Someone actually talked about the way this film starts in school – because it doesn't start with the main character Janne. It starts with his friend and his narration. He talks about the tree many men in the area used to hang themselves from. It's an interesting way to start, mostly because that's super dark – but it suits the movie and it suits Finland – but also because there has to be a shift in the point of view, if you want to change from the side character to the main character. That shift works well though. It's smooth, and it feels natural to start following Janne not getting the digital TV box.
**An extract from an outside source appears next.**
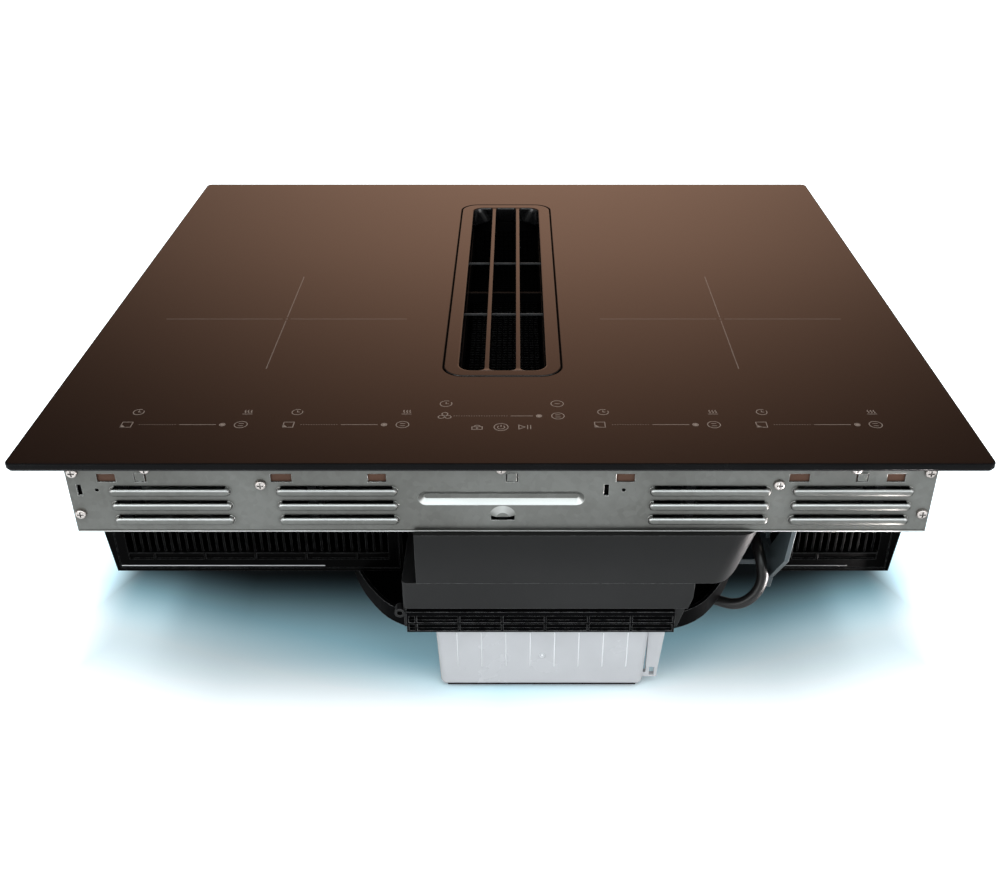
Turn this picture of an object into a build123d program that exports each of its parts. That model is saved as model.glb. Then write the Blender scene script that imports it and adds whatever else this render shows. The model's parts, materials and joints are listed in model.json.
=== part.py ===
"""Downdraft induction cooktop, 60 cm class.

Frame: X to the right, the controls at the front towards -Y, +Z up. The origin is under the
middle of the glass, on the surface that the appliance is set down on. Sizes are in mm.
"""
from build123d import *
import os
from math import cos, pi, radians, sin, tan

os.makedirs("parts", exist_ok=True)

# ---------------------------------------------------------------- driving dimensions
# Heights of the layers, counted up from the set-down surface
UNDER_H = 56.0           # underside of the dish
LOWER_H = 43.0           # dish and lower fan housing together
UPPER_H = 39.0           # upper fan housing
CASE_H = 67.2            # steel case
SEAL_BED_T = 0.8         # seal between the case's edge and the glass
GLASS_T = 4.0

# Glass plate and its seal
GLASS_W = 590.0
GLASS_D = 520.0
GLASS_CORNER_R = 5.0
GLASS_BEVEL = 1.0
SEAL_INSET = 1.0         # seal edge behind the glass edge
SEAL_T = 1.2             # its thicker rim, which lies on the worktop
SEAL_LAP = 7.0           # how far the seal reaches over the case's edge
SEAL_STEP = 8.0          # from the case out to the thicker rim

# Vent grille, flush in the glass
VENT_W = 80.0
VENT_R = 14.0
VENT_SETBACK = 113.0     # front end of the grille, from the glass's front edge
VENT_REAR = 62.0         # its rear end, from the glass's rear edge
VENT_GAP = 1.25          # groove between the grille and the glass
VENT_RIM = 10.0          # flat rim beside the opening
VENT_RIM_END = 8.5       # and at its ends
OPEN_R = 9.0
SKIRT_T = 1.6
SKIRT_H = 13.0
BAR_W = 3.2
BAR_X = 10.8             # middle of a bar, from the middle of the vent
BAR_H = 11.5
RIB_T = 1.6
RIB_H = 2.0
RIB_PITCH = 104.0

# Intake well and the grease filter that stands in it
WELL_CLEAR = 0.6         # around the grille's skirt
WELL_T = 2.0
WELL_FLANGE = 22.0
WELL_FLANGE_T = 3.0
LEDGE_UP = 10.0          # underside of the ledge above the case floor
LEDGE_T = 2.0
LEDGE_W = 4.0
BASKET_CLEAR = 0.8
BASKET_H = 46.0
BASKET_T = 2.0
BASKET_RING_H = 6.0
BASKET_WINDOWS = 6
MESH_T = 1.0
HANDLE_W = 3.0
HANDLE_H = 8.0

# Steel case
CASE_SIDE = 20.0         # glass edge beyond the case, at each side
CASE_SETBACK = 33.0      # and at the front and the back
SHEET_T = 1.0
RETURN_W = 12.0          # folded edges of the sheets
HOLE_CLEAR = 0.5         # around a piece that passes through the sheet
SIDE_SLOTS = 9
SIDE_SLOT_PITCH = 40.0
SIDE_SLOT_L = 28.0
SIDE_SLOT_H = 3.0
SIDE_SLOT_UP = 30.0
FLOOR_SLOTS = 7          # under each cooling fan
FLOOR_SLOT_PITCH = 8.0
FLOOR_SLOT_W = 4.0
FLOOR_SLOT_EDGE = 3.0    # from a slot's end to the rotor's rim

# Front panel: places are from the panel's middle and down from its top edge
LOUVRE_XS = (-210.5, -104.5, 132.8, 223.5)
LOUVRE_L = 77.0
LOUVRE_H = 6.0
LOUVRE_OUT = 3.4
LOUVRE_DROP = 40.6       # middle of the highest row, under the glass's upper face
LOUVRE_PITCH = 11.0
LOUVRE_ROWS = 3
LOUVRE_SLOT = 1.8
LOUVRE_EDGE_R = 2.4      # rounding of a hood's rim
LOUVRE_SHEET = 1.2       # hood's sheet over its open edge
CHANNEL_L = 106.5
CHANNEL_H = 10.5
CHANNEL_DEPTH = 2.8
CHANNEL_SLOPE = 52.0      # degrees that its walls lean outwards
CHANNEL_TOP = 41.0
LANCE_W = 17.5
LANCE_X = 0.8
LANCE_TOP = 52.0
LANCE_OUT = 2.0
LANCE_WALL = 1.0
LANCE_CROWN = 4.6        # radius of its flat front
LANCE_RISE = 1.5         # its lower edge above its centre
LANCE_SLIT = 3.9         # open slit under it
WINDOW_H = 6.0
WINDOW_TOP = 27.8
WINDOWS = ((-249.5, 11.8), (-139.0, 13.3), (-78.5, 11.5), (78.6, 11.6), (188.4, 12.8), (249.4, 11.5))
TAB_XS = (-228.0, 6.8, 228.0)
TAB_W = 7.5
TAB_GAP = 0.8            # slit round a tab's tongue
TAB_OUT = 0.6
SLOT_XS = (-268.0, 66.8)
SLOT_W = 3.0
SLOT_H = 8.5
PINHOLE_R = 1.3
PINHOLE_DX = 11.0        # a pinhole stands this far inboard of each slot
SLOT_TOP = 35.2
END_SCREWS = ((4.8, 21.9), (4.6, 53.1))        # from each end of the panel, and its drop
PANEL_SCREWS = ((-152.4, 30.9), (176.0, 30.9), (-224.0, 19.0), (0.0, 19.0), (223.5, 19.0))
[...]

The story is fun, and it's entertaining to see what kind of misadventures the main characters get themselves into. It's not the most original comedy out there, when you consider it globally, but at least around the time when it came out, it stood out from most of Finnish comedies. Mostly it's not as bad as some, since there are Finnish comedies I refuse to watch because of the cast and the fact that the movies are remakes of a Danish comedy. I'm not mentioning the movie by name, but I think my Finnish readers know exactly what I'm talking about. Also Napapiirin Sankarit did win four Jussi awards, for best direction, best film, best screenplay and people's choice award, and a Silver Dolphin for best cinematography at Tróia International Film Festival, and two awards at Alpe d'Huez International Comedy Film Festival.
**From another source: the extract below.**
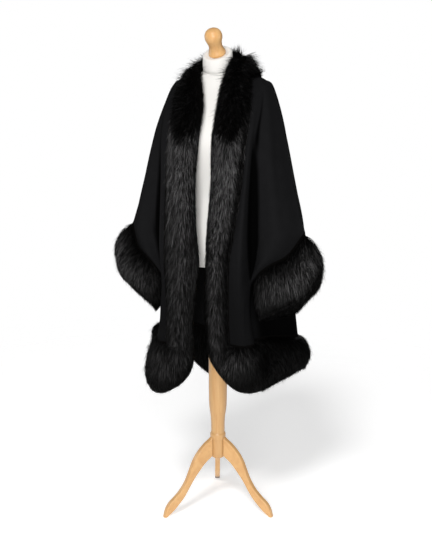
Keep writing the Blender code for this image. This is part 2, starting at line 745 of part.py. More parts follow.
def on_neck(x, y, height):
    return (
        x,
        KNOB_BASE_Y + y * math.cos(lean) - height * math.sin(lean),
        KNOB_BASE_Z + y * math.sin(lean) + height * math.cos(lean),
    )


lathe("knob", KNOB, on_neck, TURNED_SIDES, wood)
lathe("post", POST, lambda x, y, z: (x, y, z), TURNED_SIDES, wood)
lathe("boss", BOSS, lambda x, y, z: (x, y, z), TURNED_SIDES, wood)
for k, name in enumerate(("leg_left", "leg_back", "leg_right")):
    heading = STAND_TURN + math.radians(60.0 + 120.0 * k)
    rings_solid(name, leg_points(heading), len(LEG), 8, wood)
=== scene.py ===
# A black wool cape with a long-haired fur edge and fur-cuffed sleeve mouths, on a white jersey form
# with a turned knob, a turned post and three curved legs. Metres, +Z up, the open front faces -Y.
import json
import math

import bpy
import numpy as np
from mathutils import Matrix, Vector

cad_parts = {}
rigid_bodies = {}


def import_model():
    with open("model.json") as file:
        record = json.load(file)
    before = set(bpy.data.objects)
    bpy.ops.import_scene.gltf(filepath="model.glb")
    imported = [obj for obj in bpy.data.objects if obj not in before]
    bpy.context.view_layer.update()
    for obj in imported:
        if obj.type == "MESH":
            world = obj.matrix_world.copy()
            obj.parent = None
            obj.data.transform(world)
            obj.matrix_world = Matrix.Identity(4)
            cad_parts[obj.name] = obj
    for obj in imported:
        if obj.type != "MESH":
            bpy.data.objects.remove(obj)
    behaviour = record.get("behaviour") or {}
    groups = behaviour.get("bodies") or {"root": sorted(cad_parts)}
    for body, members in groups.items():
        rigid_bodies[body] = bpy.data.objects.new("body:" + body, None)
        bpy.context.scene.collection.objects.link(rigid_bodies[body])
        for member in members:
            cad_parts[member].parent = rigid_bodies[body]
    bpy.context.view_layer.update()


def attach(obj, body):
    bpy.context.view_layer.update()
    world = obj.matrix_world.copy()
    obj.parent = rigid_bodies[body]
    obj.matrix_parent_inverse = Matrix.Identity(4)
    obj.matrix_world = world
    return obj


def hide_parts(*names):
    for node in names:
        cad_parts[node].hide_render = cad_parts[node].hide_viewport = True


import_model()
depthShift = -0.025  # every piece lies this far along Y, as the solids do
print("frame loaded")


def unit(vectors):
    # each vector divided by its length
    return vectors / np.maximum(np.linalg.norm(vectors, axis=-1, keepdims=True), 1e-12)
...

Napapiirin Sankarit is entertaining and it looks amazing, and it takes place in the north, which is a plus since most modern movies seem to take place in the southern Finland. It's definitely worth seeing, whether or not you're from Finland or elsewhere, except most Finnish people have probably seen it already. However I'm not sure about the sequels. I haven't seen them, and they are not directed by Dome Karukoski, but at least the third one is directed by Tiina Lymi, who also directed one of my favourite Finnish movies, Äkkilähtö. Not sure if I'll ever watch them though, since they feel forced. The first one is always the best, right?